# Chicago (Western Suburbs) Screen Printer Needed



## stp24core (Oct 15, 2008)

I am looking for a screen printer in the western suburbs of Chicagoland (close to St. Charles, IL). We are starting to offer t-shirts that advertise our business on our website. We can even order the blanks as we have a wholesale account for those so it may be contract work.

Ideally I would like to email my design and get a quote. If the price falls within our budget I will order the shirts, drop them off to you, and then pick them up when completed. The first run would only be 25-50 shirts (men's and women's sizes) and would be a one color (possibly up to three color) design on the front and back.
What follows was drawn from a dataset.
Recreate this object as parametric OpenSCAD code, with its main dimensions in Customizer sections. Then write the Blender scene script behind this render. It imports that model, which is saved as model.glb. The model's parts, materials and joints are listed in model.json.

If anyone can send me a recommendation of an experienced, dependable, and affordable screen printer who is easy to work with I would really appreciate it!


----------



## mfatty500 (Jan 18, 2010)

Chicago printing in Elgin


----------



## gapipkin (May 29, 2011)

I'm looking for the same thing, only in Naperville/Joliet area. Any luck on your end?


----------



## mfatty500 (Jan 18, 2010)

I think the name is Sportco? in Naperville


----------



## chhz1049 (Dec 15, 2010)

Hi,

We're located in Delray Beach Florida but can competitively print and ship order throughout the country. For more info on contract printing please contact us at 561-279-7634. 


Thanks

Charles


----------



## cjlove7723 (Jun 18, 2011)

I just joined this forum because I was looking for the same thing! I'm in the Chicago area (the city-downtown chicago) and have spoken to about 8 silk-screeners and usually after I tell them I can purchase my own shirts wholesale I NEVER hear from them! I'ts frustrating so any help would be great. Thanks


----------



## Inkspike (Dec 4, 2008)

Target Decorated Apparel in Naperville. Target Decorated Apparel


----------



## StampedTees (Jun 15, 2011)

Were I'm DE but would never have a problem with you supplying your own shirts .. At a certain point I'll pick up the shipping to get it to you.


----------